— Begin GIVEN RECORDS —

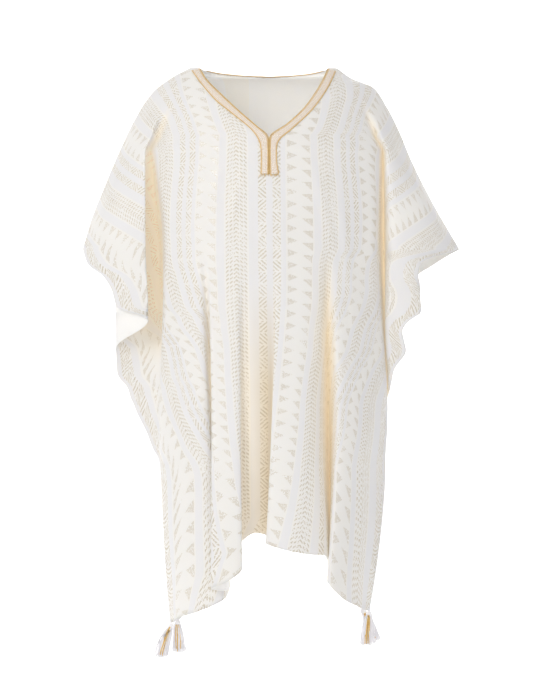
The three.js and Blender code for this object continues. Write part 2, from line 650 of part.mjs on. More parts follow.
// One lock: a three-sided strand that widens on its way down
function lock(start, end, bow) {
  const sides = 3;
  const rings = 2;
  const position = [];
  const index = [];
  for (let i = 0; i <= rings; i += 1) {
    const t = i / rings;
    const out = t ** 0.75;
    const x = start.x + (end.x - start.x) * out + bow * Math.sin(Math.PI * t);
    const y = start.y + (end.y - start.y) * out;
    const z = start.z + (end.z - start.z) * t;
    const radius = 0.62 + 0.75 * t - 0.35 * t ** 4;
    for (let k = 0; k < sides; k += 1) {
      const angle = (2 * Math.PI * k) / sides + bow;
      position.push(x + radius * Math.cos(angle), y + radius * Math.sin(angle), z);
    }
  }
  for (let i = 0; i < rings; i += 1) {
    for (let k = 0; k < sides; k += 1) {
      const a = i * sides + k;
      const b = i * sides + ((k + 1) % sides);
      index.push(a, a + sides, b, b, a + sides, b + sides);
    }
  }
  index.push(0, 1, 2);
  const foot = rings * sides;
  index.push(foot, foot + 2, foot + 1);
  const geometry = new THREE.BufferGeometry();
  geometry.setAttribute('position', new THREE.Float32BufferAttribute(position, 3));
  geometry.setIndex(index);
  return geometry;
}

// Tassel: a small bound head under its hem corner, with locks that stand apart below it
function tassel({ front, side, fallX, fallY, spread, twist }) {
  const corner = (front ? frontNet : backNet).corners[side];
  const profile = [
    new THREE.Vector2(0, 0), new THREE.Vector2(1.6, -0.4), new THREE.Vector2(2.6, -2),
    new THREE.Vector2(2.2, -4), new THREE.Vector2(3.6, -5.2), new THREE.Vector2(5, -8),
    new THREE.Vector2(5.4, -11), new THREE.Vector2(0, -11),
  ];
  const turned = new THREE.LatheGeometry(profile.reverse(), 10);
  turned.rotateX(Math.PI / 2);
  let whole = bodyOf(turned);
  for (let i = 0; i < TASSEL_LOCKS; i += 1) {
    const angle = i * 2.39996 + twist;
    const reach = Math.sqrt((i + 0.5) / TASSEL_LOCKS);
    const start = new THREE.Vector3(4.3 * reach * Math.cos(angle), 4.3 * reach * Math.sin(angle), -9.5);
    const fall = TASSEL_LENGTH - 5 * reach * reach - 3 * Math.abs(Math.sin(5 * angle));
    const end = new THREE.Vector3(
      fallX + spread * reach * Math.cos(angle), fallY + 0.7 * spread * reach * Math.sin(angle), -fall);
    whole = whole.add(bodyOf(lock(start, end, 0)));
  }
  const geometry = geometryOf(whole);
  const inward = side === 'left' ? 1 : -1;
  geometry.translate(corner.x + inward, corner.y, corner.z - SEAM_GAP - 0.15);
  return geometry;
}

const root = new THREE.Group();
function addPart(name, geometry, colour, roughness) {
  const material = new THREE.MeshStandardMaterial({ color: colour, roughness });
  const mesh = new THREE.Mesh(geometry, material);
  mesh.name = name;
  root.add(mesh);
}

addPart('front_panel', thicken(frontNet, CLOTH), 0xf1ede4, 0.8);
addPart('back_panel', thicken(backNet, CLOTH), 0xefeae0, 0.8);
addPart('neck_braid_left', frontBraid(LEFT_BRAID, false), 0xe0c089, 0.6);
addPart('neck_braid_right', frontBraid(RIGHT_BRAID, true), 0xe1c28c, 0.6);
addPart('neck_braid_back', backBraid(), 0xdfbf86, 0.6);
for (const entry of TASSELS) addPart(entry.name, tassel(entry), 0xf6f2ee, 0.7);

export default root;
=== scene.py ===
"""Kaftan in its worn shape: woven panels, neck braid and corner tassels, dressed for a studio picture.

The tables are in millimetres, x across, depth down from the neck point (z = -depth), the front
towards -y. The same named values drive the solids, so each piece lies where its solid lies.
"""

from __future__ import annotations

import logging
from dataclasses import dataclass, field
from enum import Enum
from typing import Sequence

import bpy
import numpy as np
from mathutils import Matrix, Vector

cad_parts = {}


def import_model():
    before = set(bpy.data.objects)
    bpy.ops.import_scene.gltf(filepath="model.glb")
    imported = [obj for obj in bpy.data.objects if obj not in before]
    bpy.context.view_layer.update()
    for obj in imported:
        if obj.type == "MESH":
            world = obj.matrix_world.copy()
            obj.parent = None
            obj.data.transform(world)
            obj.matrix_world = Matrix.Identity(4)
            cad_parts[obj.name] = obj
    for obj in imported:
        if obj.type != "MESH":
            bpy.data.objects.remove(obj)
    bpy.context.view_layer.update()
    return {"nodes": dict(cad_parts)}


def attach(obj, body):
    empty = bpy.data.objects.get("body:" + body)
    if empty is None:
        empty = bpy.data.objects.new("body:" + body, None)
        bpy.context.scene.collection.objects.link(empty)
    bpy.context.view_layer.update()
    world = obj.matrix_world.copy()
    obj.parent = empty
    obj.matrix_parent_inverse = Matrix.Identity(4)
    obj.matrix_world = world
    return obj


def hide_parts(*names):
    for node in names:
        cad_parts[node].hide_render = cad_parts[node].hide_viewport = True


LOG = logging.getLogger("kaftan")
MM = 0.001
# The solids' cloth, the gap at seams, the plain body, and the depths where sleeves end and skirt begins
CLOTH = 1.5
SEAM_GAP = 0.3
BODY_HALF_WIDTH = 215.0
TIP_DEPTH = 322.0
SKIRT_START = 698.0
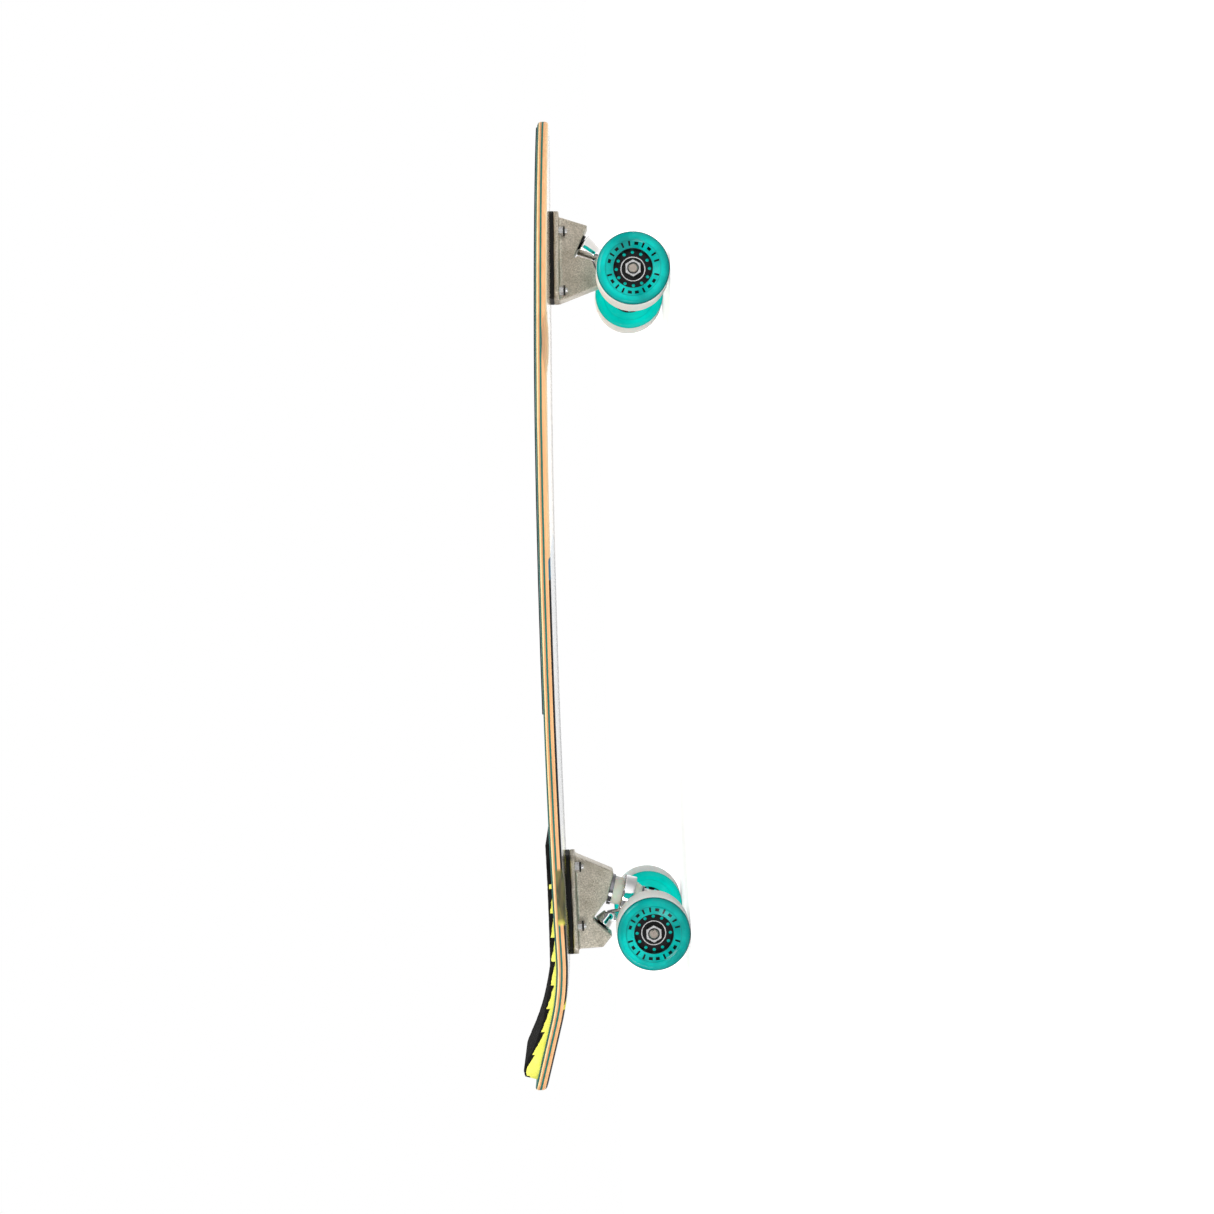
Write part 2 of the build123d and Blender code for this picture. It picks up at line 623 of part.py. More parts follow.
def make_core(plane):
    """Make the wheel's plastic core with two bearing seats and a ring of holes."""
    low, high = WHEEL_INNER_Y, WHEEL_OUTER_Y
    seat = BEARING_OUTER_RADIUS
    inner, outer = bearing_starts()
    wall, floor = CORE_RADIUS - 0.5, CORE_RADIUS - 1
    flange_end = CORE_RECESS + CORE_FLANGE
    profile = (
        (CORE_RADIUS, low + DISH_DEPTH), (wall, low + DISH_DEPTH), (floor, low + CORE_RECESS),
        (seat, low + CORE_RECESS), (seat, inner + BEARING_WIDTH), (CORE_THROAT_RADIUS, inner + BEARING_WIDTH),
        (CORE_THROAT_RADIUS, outer), (seat, outer), (seat, high - CORE_RECESS),
        (floor, high - CORE_RECESS), (wall, high - DISH_DEPTH), (CORE_RADIUS, high - DISH_DEPTH),
        (CORE_RADIUS, high - flange_end), (CORE_HUB_RADIUS, high - flange_end),
        (CORE_HUB_RADIUS, low + flange_end), (CORE_RADIUS, low + flange_end),
    )
    core = turned(profile, plane)
    for hole in PolarLocations(CORE_HOLE_CIRCLE, CORE_HOLES):
        core -= plane * Pos(0, 0, high - CORE_RECESS) * hole * Cylinder(CORE_HOLE_RADIUS, 2 * CORE_FLANGE)
        core -= plane * Pos(0, 0, low + CORE_RECESS) * hole * Cylinder(CORE_HOLE_RADIUS, 2 * CORE_FLANGE)
    return core


def save_wheel(truck, side):
    """Write one wheel's tyre, core and the bearing pieces that turn with it."""
    plane = wheel_plane(truck, side)
    name = f"{truck.name}_{'left' if side > 0 else 'right'}"
    rings, balls, shields = [], [], []
    for start in bearing_starts():
        ring = tube(BEARING_OUTER_RADIUS, RACE_OUTER_BORE, start, start + BEARING_WIDTH, plane)
        ring -= rod(SHIELD_SEAT_RADIUS, start - 1, start + SHIELD_SEAT_DEPTH, plane)
        ring -= rod(SHIELD_SEAT_RADIUS, start + BEARING_WIDTH - SHIELD_SEAT_DEPTH, start + BEARING_WIDTH + 1, plane)
        rings.append(ring - ball_groove(start, plane))
        middle = plane * Pos(0, 0, start + BEARING_WIDTH / 2)
        balls += [middle * place * Sphere(BALL_RADIUS) for place in PolarLocations(BALL_PITCH_RADIUS, BALLS)]
        inner_face = start + SHIELD_SEAT_DEPTH - SHIELD_THICKNESS
        outer_face = start + BEARING_WIDTH - SHIELD_SEAT_DEPTH
        for face in (inner_face, outer_face):
            shields.append(tube(SHIELD_SEAT_RADIUS, SHIELD_BORE, face, face + SHIELD_THICKNESS, plane))
    save(f"{name}_tyre", make_tyre(plane))
    save(f"{name}_core", make_core(plane))
    save(f"{name}_bearing_outer_rings", *rings)
    save(f"{name}_bearing_balls", *balls)
    save(f"{name}_bearing_shields", *shields)


# ---------- write every node ----------

def save_board():
    """Write the deck and what is bonded on it."""
    save("deck", make_deck())
    save("grip_sheet", make_grip())
    base, tread = make_pad_layers()
    save("tail_pad_base", base)
    save("tail_pad_tread", tread)


def save_fixed_truck(truck):
    """Write the parts of a truck that don't turn with its hanger."""
    name = truck.name
    under = -RISER_THICKNESS - FLANGE_THICKNESS
    tip = under - BOLT_BELOW_FLANGE
    bolts, nuts = [], []
    for place in bolt_places(truck):
        bolts.append(rod(BOLT_RADIUS, tip, DECK_THICKNESS - BOLT_HEAD_HEIGHT, place) + bolt_head(place, 0))
        below = Plane(origin=place.origin, x_dir=place.x_dir, z_dir=-place.z_dir)
        nuts.append(hex_nut(DECK_NUT_FLATS, BOLT_RADIUS, -under, -under + DECK_NUT_HEIGHT, below, 0.5))
    save(f"{name}_deck_bolts", *bolts)
    save(f"{name}_deck_nuts", *nuts)
    save(f"{name}_riser", make_plate(truck, -RISER_THICKNESS, 0))
    save(f"{name}_baseplate", make_baseplate(truck))
    save(f"{name}_pivot_cup", make_pivot_cup(truck))
    save(f"{name}_kingpin", make_kingpin(truck))
    pin = along(truck.seat, truck.kingpin)
    nut_end = KINGPIN_NUT_START + KINGPIN_NUT_HEIGHT
    save(f"{name}_kingpin_nut", hex_nut(KINGPIN_NUT_FLATS, KINGPIN_RADIUS, KINGPIN_NUT_START, nut_end, pin))
    board, road = make_bushings(truck)
    save(f"{name}_bushing_board", board)
    save(f"{name}_bushing_road", road)
    washer_board, washer_road = make_washers(truck)
    save(f"{name}_washer_board", washer_board)
    save(f"{name}_washer_road", washer_road)


os.makedirs("parts", exist_ok=True)
save_board()
for one_truck in TRUCKS:
    save_fixed_truck(one_truck)
    save(f"{one_truck.name}_hanger", make_hanger(one_truck))
    save_axle_group(one_truck)
    for wheel_side in (-1, 1):
        save_wheel(one_truck, wheel_side)
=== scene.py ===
"""The surf-skate's looks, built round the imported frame. Sizes are in millimetres until they reach a mesh."""

import math

import bmesh
import bpy
from mathutils import Matrix, Vector


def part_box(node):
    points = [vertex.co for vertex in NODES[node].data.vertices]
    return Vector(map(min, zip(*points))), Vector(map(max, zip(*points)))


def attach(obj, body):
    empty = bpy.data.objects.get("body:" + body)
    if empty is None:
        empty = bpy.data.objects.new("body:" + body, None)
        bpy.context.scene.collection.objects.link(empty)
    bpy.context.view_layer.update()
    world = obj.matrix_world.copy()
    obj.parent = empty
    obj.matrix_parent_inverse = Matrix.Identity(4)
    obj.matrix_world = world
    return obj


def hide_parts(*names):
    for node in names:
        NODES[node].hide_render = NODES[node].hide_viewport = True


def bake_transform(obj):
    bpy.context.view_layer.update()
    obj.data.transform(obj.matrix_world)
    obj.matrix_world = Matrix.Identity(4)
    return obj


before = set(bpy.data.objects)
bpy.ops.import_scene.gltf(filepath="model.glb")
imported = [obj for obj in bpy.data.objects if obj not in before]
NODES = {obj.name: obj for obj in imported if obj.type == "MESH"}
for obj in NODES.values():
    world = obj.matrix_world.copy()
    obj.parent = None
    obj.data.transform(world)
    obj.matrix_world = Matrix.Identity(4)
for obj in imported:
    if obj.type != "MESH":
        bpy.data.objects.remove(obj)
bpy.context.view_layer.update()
MM = 0.001

# ---------- sizes shared with the frame ----------
HALF_LENGTH = 442.5
THICKNESS = 10.5
HALF_WIDTH = 122.5
WIDEST_X = 60.0
NOSE_POWER = 3.2
TAIL_POWER = 4.0
TAIL_HALF_WIDTH = 52.0
TAIL_CORNER = 18.0
NOSE_SLOPE = math.radians(1.25)
REAR_SLOPE = math.radians(0.95)
KICK_SLOPE = math.radians(14.5)
CAMBER_START_X = 235.0
CAMBER_START_Z = 118.4
CAMBER_END_X = -230.0
KICK_START_X = -314.0
KICK_RADIUS = 224.0
FLAT_HALF = 32.0
CONCAVE_RADIUS = 1722.0
WELL_X = (229.5, -260.0)
WELL_RADIUS = 65.0
WELL_DEPTH = 5.0
WELL_REACH = 38.0
WELL_RAIL_Y = 114.0
EDGE_ROUND = 3.6
PAD_START_X = -212.5
PAD_END_X = -430.5
PAD_INSET = 6.5
DECK_NUT_HALF = 2.8
NYLON_DEPTH = 1.8  # the black end of a locking nut
MARKS_ROUND = 22.0  # printed marks round a wheel, less those in the two gaps

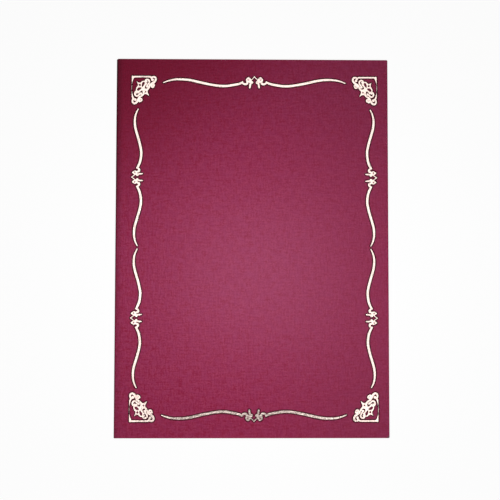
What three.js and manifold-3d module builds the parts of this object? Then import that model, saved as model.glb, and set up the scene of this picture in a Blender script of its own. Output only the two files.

— End GIVEN RECORDS —

#### PROMPT
Transcribe the records above exactly, beginning at the line that contains "addPart('front_panel', thicken(frontNet, CLOTH), 0xf1ede4, 0.8);" and ending with the line that contains "cad_parts[obj.name] = obj", both included, and nothing else.

#### RESPONSE TO THE EXERCISE
addPart('front_panel', thicken(frontNet, CLOTH), 0xf1ede4, 0.8);
addPart('back_panel', thicken(backNet, CLOTH), 0xefeae0, 0.8);
addPart('neck_braid_left', frontBraid(LEFT_BRAID, false), 0xe0c089, 0.6);
addPart('neck_braid_right', frontBraid(RIGHT_BRAID, true), 0xe1c28c, 0.6);
addPart('neck_braid_back', backBraid(), 0xdfbf86, 0.6);
for (const entry of TASSELS) addPart(entry.name, tassel(entry), 0xf6f2ee, 0.7);

export default root;
=== scene.py ===
"""Kaftan in its worn shape: woven panels, neck braid and corner tassels, dressed for a studio picture.

The tables are in millimetres, x across, depth down from the neck point (z = -depth), the front
towards -y. The same named values drive the solids, so each piece lies where its solid lies.
"""

from __future__ import annotations

import logging
from dataclasses import dataclass, field
from enum import Enum
from typing import Sequence

import bpy
import numpy as np
from mathutils import Matrix, Vector

cad_parts = {}


def import_model():
    before = set(bpy.data.objects)
    bpy.ops.import_scene.gltf(filepath="model.glb")
    imported = [obj for obj in bpy.data.objects if obj not in before]
    bpy.context.view_layer.update()
    for obj in imported:
        if obj.type == "MESH":
            world = obj.matrix_world.copy()
            obj.parent = None
            obj.data.transform(world)
            obj.matrix_world = Matrix.Identity(4)
            cad_parts[obj.name] = obj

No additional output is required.